From 2014 to 2015, the number of hospital mergers, acquisitions, and other forms of partnerships grew by 18%, according to a Kaufman Hall analysis. There were 112 transactions in all, compared to 95 in 2014 and 66 in 2010.
Hospitals are claiming that bigger is better for a number of reasons, including:
- Reduced operating costs;
- Increased bargaining power with insurers, drug companies and medical supply companies; and
- Improved quality through better data sharing and coordination of care.
“Hospitals and health systems are facing extraordinary pressure to reduce costs, manage care more effectively across the continuum and improve patient engagement and experience,” said Patrick Allen, Managing Director at Kaufman Hall. “To achieve these goals, hospitals and health systems will continue to pursue strategic partnerships designed to achieve clinical alignment, network breadth and depth, operational efficiency and other critical capabilities.”
Are federal regulations driving hospitals to merge?
The Federal Trade Commission (FTC) has challenged a number of mergers because they can lead to less competition, particularly in geographic areas where there isn’t much competition initially. However, many hospital administrators believe that the Affordable Care Act's push for economies of scale is contrary to the FTC's mandate to regulate competition.

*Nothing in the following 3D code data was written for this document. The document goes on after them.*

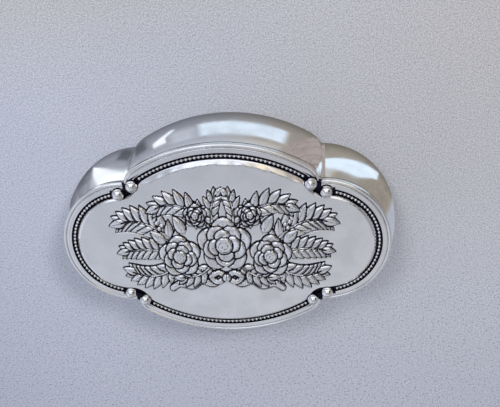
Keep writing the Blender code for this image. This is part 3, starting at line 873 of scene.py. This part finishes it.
number = np.full(len(column), -1)
number = np.where(row == 0, 3 * half_y + cells_x + column, number)
number = np.where(row == cells_y, half_y + cells_x - column, number)
number = np.where(column == 0, 3 * half_y + cells_x - row, number)
number = np.where(column == cells_x, (row - half_y) % len(edge), number)
place = cover.data.attributes.new("place", "INT", "POINT")
place.data.foreach_set("value", number.astype(np.int32))
dark = cover.data.attributes.new("oxide_and_shade", "FLOAT", "POINT")
# Oxide and painted shade from the relief, and the painted dark line of the shoulder.
darkness = np.maximum(relief.dark, 0.62 * top_line)
dark.data.foreach_set("value", darkness.astype(np.float32))
print("the relief is", round(float(raised.max() / mm), 2), "mm high")

# %% [markdown]
# The section of the edge is a list of offsets, heights and darkness, read
# from the panel outwards and then back underneath. The darkness is oxide
# with painted shade: the beads' channel is black, a fine rim beside it is
# worn bright, and the groove beside the roll is dark.

# %% The section of the cover's edge
roll_middle, roll_radius = (3.2, -0.7), 0.6
edge_section = [(-0.99, -0.04, 0.4), (-0.97, -0.16, 0.9), (-0.95, -0.90, 1.0),
                (0.95, -0.90, 1.0), (0.98, -0.14, 0.9), (1.01, -0.02, 0.3), (1.09, 0.03, 0.0),
                (1.22, 0.02, 0.0), (1.34, -0.01, 0.0), (1.85, 0.0, 0.0), (2.40, 0.0, 0.0),
                (2.47, -0.04, 0.25), (2.53, -0.20, 0.52), (2.60, -0.30, 0.52)]
for turn in range(150, -60, -15):
    out = roll_middle[0] + roll_radius * math.cos(math.radians(turn))
    up = roll_middle[1] + roll_radius * math.sin(math.radians(turn))
    edge_section.append((out, up, 0.35 if turn > 140 else 0.0))
edge_section += [(3.63, -1.35, 0.6), (3.65, -1.55, 0.2), (3.65, -2.30, 0.0), (3.58, -2.40, 0.3),
                 (2.98, -2.40, 0.3), (2.95, -2.30, 0.3), (2.95, -1.60, 0.5), (-1.70, -1.60, 0.3),
                 (-4.40, 0.10, 0.2)]

bpy.ops.object.mode_set(mode="EDIT")
bpy.ops.mesh.select_all(action="DESELECT")
bpy.context.tool_settings.mesh_select_mode = (False, True, False)
made = bmesh.from_edit_mesh(cover.data)
for line in made.edges:
    line.select = line.is_boundary
made.select_flush_mode()
bmesh.update_edit_mesh(cover.data)
draw_out(cover, [cover_ring(out * mm, up * mm, soft_edge if -1.0 < out < 0 else 0.0)
                 for out, up, _ in edge_section],
         [oxide_and_shade for _, _, oxide_and_shade in edge_section])
close_loop()
finish_shape(cover, 50.0)

# %% [markdown]
# ## Finishes
#
# Polished silver is a metal with hardly any colour. What makes it look real is
# what breaks the mirror: fine scratches in all directions, soft smudges that
# change its roughness, and gentle waves left by the hammer. In the recesses a
# dark oxide was left on purpose, and the same dark paints the shade that falls
# there. On the panel and its edge an attribute says where, and on the beads and
# the balls their height does, so that it stays crisp however coarse the mesh is.

# %% Polished silver
scratch_depth = 0.0021
oxide_and_shade_colour = (0.028, 0.023, 0.044, 1.0)


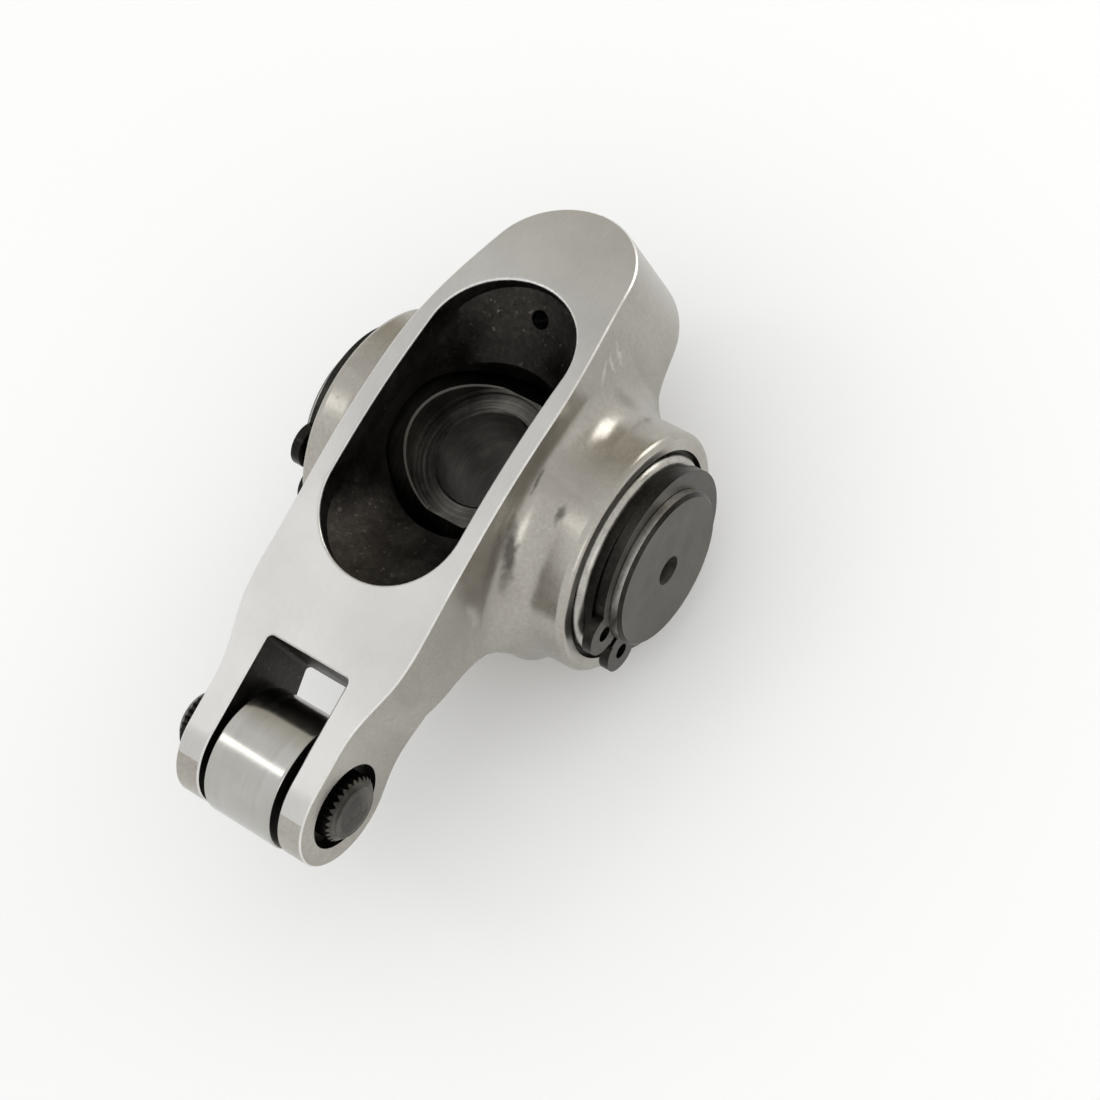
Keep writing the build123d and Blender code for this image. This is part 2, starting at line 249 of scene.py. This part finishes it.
def metal(name, tones, rough, cloud=5.56, lay=None, marks=(1.11, 0.02), skin=(0.417, 0.015),
          wave=0.0, pits=0.0, streaks=None, wear_and_shade_marks=(), rubs=None):
    """One metal finish: cloudy tones, tool marks, a grained and wavy skin, pits, streaks and rubs.
    On the cast steel the streaks and some marks along lines are painted dark reflection and shade.

    cloud is the clouds' width. marks and skin are a spacing and a depth, wave is a depth, and pits
    is the share of the skin that has pits. rubs is a colour and the share rubbed to it."""
    material = bpy.data.materials.new(name)
    material.use_nodes = True
    tree = material.node_tree
    tree.nodes.clear()
    place = add(tree, "ShaderNodeTexCoord").outputs["Object"]

    stain = add(tree, "ShaderNodeTexNoise", {"Vector": place}, Scale=per(cloud), Detail=4.0,
                Roughness=0.6)
    grain = add(tree, "ShaderNodeTexNoise", {"Vector": place}, Scale=per(skin[0]), Detail=3.0,
                Roughness=0.65)
    lines = None
    if lay:
        lines = add(tree, "ShaderNodeTexNoise", {"Vector": tool_marks(tree, place, lay)},
                    Scale=per(marks[0]), Detail=5.0, Roughness=0.7)
    shades = add(tree, "ShaderNodeMix", {2: stain, 3: lines or grain}, data_type="FLOAT",
                 Factor=0.4)
    step = (NOISE_HIGH - NOISE_LOW) / (len(tones) - 1)
    colour = add(tree, "ShaderNodeValToRGB", {"Fac": shades},
                 [(NOISE_LOW + step * i, tone) for i, tone in enumerate(tones)])
    gloss = add(tree, "ShaderNodeMapRange", {"Value": lines or stain}, From_Min=0.3, From_Max=0.7,
                To_Min=rough[0], To_Max=rough[1])
    if streaks:
        drawn = add(tree, "ShaderNodeMapping", {"Vector": place}, Rotation=STREAK_TURN,
                    Scale=STREAK_STRETCH)
        swirl = add(tree, "ShaderNodeTexNoise", {"Vector": drawn}, Scale=per(STREAK_WIDTH),
                    Detail=3.0, Roughness=0.5, Distortion=0.6)
        share = add(tree, "ShaderNodeValToRGB", {"Fac": swirl}, [(0.5, 0.0), (0.74, 1.0)])
        colour = add(tree, "ShaderNodeMix", {"Factor": share, 6: colour, 7: linear(streaks)},
                     data_type="RGBA").outputs[2]

    normal = None
    if wave:
        swell = add(tree, "ShaderNodeTexNoise", {"Vector": place}, Scale=per(WAVE_WIDTH),
                    Detail=1.5, Roughness=0.4)
        normal = add(tree, "ShaderNodeBump", {"Height": swell}, Strength=1.0, Distance=wave * MM)
    if lines:
        normal = add(tree, "ShaderNodeBump", {"Height": lines, "Normal": normal}, Strength=0.6,
                     Distance=marks[1] * MM)
    normal = add(tree, "ShaderNodeBump", {"Height": grain, "Normal": normal}, Strength=0.6,
                 Distance=skin[1] * MM)
    if pits:
        cells = add(tree, "ShaderNodeTexVoronoi", {"Vector": place}, Scale=per(PIT_CELL),
                    Randomness=1.0)
        hole = add(tree, "ShaderNodeValToRGB", {"Fac": cells.outputs["Distance"]},
                   [(0.06, 1.0), (0.14, 0.0)])
        group = add(tree, "ShaderNodeTexNoise", {"Vector": place}, Scale=per(PIT_GROUP), Detail=2.0)
        where = add(tree, "ShaderNodeValToRGB", {"Fac": group},
                    [(1.0 - pits - 0.04, 0.0), (1.0 - pits + 0.04, 1.0)])
        pitted = add(tree, "ShaderNodeMath", {0: hole, 1: where}, operation="MULTIPLY")
        normal = add(tree, "ShaderNodeBump", {"Height": pitted, "Normal": normal}, Strength=0.7,
                     Distance=PIT_DEPTH * MM, invert=True)
        colour = add(tree, "ShaderNodeMix", {"Factor": pitted, 6: colour, 7: linear(PIT_DARK_TONE)},
                     data_type="RGBA").outputs[2]
    if wear_and_shade_marks:
        colour = wear_and_painted_shade_marks(tree, place, colour, wear_and_shade_marks)
    if rubs:
        bare, share = rubs
        scuff = add(tree, "ShaderNodeTexNoise", {"Vector": place}, Scale=per(SPECK_WIDTH),
                    Detail=5.0, Roughness=0.8)
        worn = add(tree, "ShaderNodeValToRGB", {"Fac": scuff},
                   [(1.0 - share, 0.0), (1.05 - share, 1.0)])
        colour = add(tree, "ShaderNodeMix", {"Factor": worn, 6: colour, 7: linear(bare)},
                     data_type="RGBA").outputs[2]

    shader = add(tree, "ShaderNodeBsdfPrincipled",
                 {"Base Color": colour, "Roughness": gloss, "Normal": normal}, Metallic=1.0)
    add(tree, "ShaderNodeOutputMaterial", {"Surface": shader})
    return material


# How the tools ran: in rings about a shaft, or straight along the top. Rings have a centre and the
# ways that lie across the shaft. Straight marks have a turn and a stretch.
ROUND_Y = ("rings", (0, 0, 0), (1, 0, 1))
ROUND_Z = ("rings", (0, 0, 0), (1, 1, 0))
ROUND_TIP = ("rings", (TIP[0], 0, TIP[1]), (1, 0, 1))
ALONG_TOP = ("straight", (0, 0, radians(-62)), (1.0, 9.0, 1.0))

# Marks on the right flank: colour, strength, half width and the two ends. The first list is a
# painted dark reflection with painted shade beside it, where the flank runs into the boss's front.
PAINTED_DARK_REFLECTION = [("403D39", 0.85, 1.0, (5.2, 9.4, 14.2), (10.6, 9.95, 9.0)),
               ("66635D", 0.5, 1.5, (5.4, 9.2, 15.6), (11.6, 9.3, 10.8))]
# Two small dark marks, then painted shade in the crease where the flank meets the boss behind
SPOTS_AND_ROOT_SHADE = [("4E4B45", 0.75, 0.55, (1.9, 12.1, 12.4), (3.2, 12.1, 12.05)),
         ("4E4B45", 0.75, 0.35, (-0.2, 9.5, 14.6), (2.6, 9.5, 14.3)),
         ("6F6C65", 0.45, 1.2, (-10.6, 9.3, 9.0), (-11.2, 9.9, 6.9))]
SCRATCHES = [("D2CFC8", 0.5, 0.4, (-13.9, 8.1, 13.5), (-13.1, 8.3, 9.8)),
             ("D2CFC8", 0.5, 0.35, (-12.6, 8.4, 13.8), (-11.9, 8.5, 10.6)),
             ("D2CFC8", 0.45, 0.4, (-11.7, 8.5, 13.5), (-10.0, 8.8, 12.5)),
             ("D2CFC8", 0.4, 0.8, (13.7, 9.2, 12.0), (14.2, 9.2, 8.3))]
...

In an interview with Health Leaders Media, Deborah Feinstein, director of the FTC, rejected that notion. “We can come up with examples of providers who are accomplishing the same goals in different ways, without consolidating, without joint negotiations with payers,” she said. “They do them in collaborations that allow them to compete and collaborate at the same time.”
U.S. District Judge John Jones disagrees. In a ruling denying the FTC’s request to temporarily block the merger of Penn State Hershey Medical Center and PinnacleHealth System, he said, “We find it no small irony that the same federal government under which the FTC operates has created a climate that virtually compels institutions to seek alliances such as the hospitals intend here.”
Are the partnerships achieving their professed goals?
According to data from a PwC report, “most transactions have failed to deliver the promised benefits of scale.”
The researchers analyzed patient encounter data from the Centers for Medicare & Medicaid Services (CMS) for more than 5,600 individual facilities and 526 healthcare systems nationwide; their analysis included data from for-profit and nonprofit organizations, and both teaching and non-teaching hospitals.
According to the data:
- For individual facilities, larger hospitals have a lower cost per encounter than smaller hospitals. However, for healthcare systems with multiple facilities, there is no relationship between size and cost.
- There is no correlation between quality and cost per encounter.
- There is no relationship between facility size and quality.
Performance improvement strategies
The PwC researchers said they believe healthcare systems can improve performance and realize scale benefits that will help them reduce costs by 15 to 30%. To do so, organizations will need to standardize both administrative and clinical procedures.
Additional strategies from the PwC report include revamping operating models to emphasize overall system performance; establishing appropriate decision rights; measuring progress and accommodating separate, dissimilar cultures during consolidation.